Vincent is slated for eight production wells. But these will be “dual lateral wells”, providing 16 production sources from eight well heads. The development has a 15-year life, though Woodside and Mitsui have only approved the first seven-year phase. The FPSO will be leased from Maersk, which is modifying the double-hulled vessel in Singapore, and is due to sail south in the first half of 2008.

Apache: Van Gogh

Meanwhile, Houston-based Apache is playing catch-up with the Australian majors, firstly via its proposed $US500 million Van Gogh development.

Apache received a boost in June when Theo 3-H flowed 9694 barrels of oil per day in a test of the first horizontal well at Van Gogh. The company was planning to drill 18 additional long-reach horizontal laterals by late 2007 with first production anticipated by the end of the first quarter of 2009.

Apache, which claims to be Australia’s most active offshore operator, is expected to reap around 20,000 barrels per day net from Van Gogh when it comes on line in 2009. Apache owns 52.5% of the development, with Tokyo-based Inpex holding 47.5%. Van Gogh’s FPSO, MT Kudam, will have processing capacity of 63,000bpd and storage capacity of 620,000bpd.

What next?

The new North West Cape fields will help shore up Australia’s declining petroleum liquids output, under pressure in recent years because of rising costs, few major discoveries, and declines in traditional fields such as Bass Strait.

In September, the Australian Bureau of Agricultural and Resource Economics said the nation’s crude oil production in the fiscal year ending June 30, 2008, is forecast to increase by 6% to 30.4 gigalitres, up from 28.8GL previously. Increased production from new fields such as Vincent and Stybarrow will contribute to the increase, according to ABARE.
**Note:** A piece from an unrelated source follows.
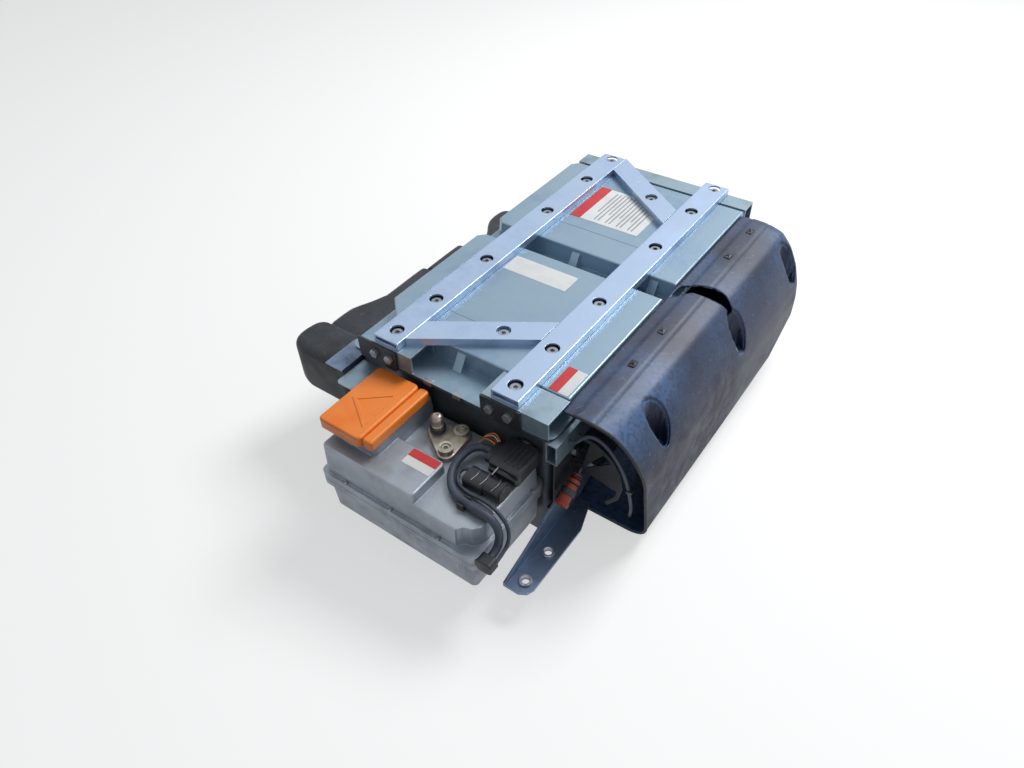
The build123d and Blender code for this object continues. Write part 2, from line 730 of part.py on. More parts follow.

Longer-term, gas may also be a focus for the North West Cape, with BHP sitting on the Macedon discovery.

BHP floated a concept a few years ago that would have pooled the various gas accumulations in the region for a domestic project. But the plan faltered on the then low gas prices of around $2 per gigajoule.

Prices are now around $7/GJ, making a domestic gas venture more feasible. However, gas will probably only be seriously considered once the oil starts dwindling 5-10 years from now.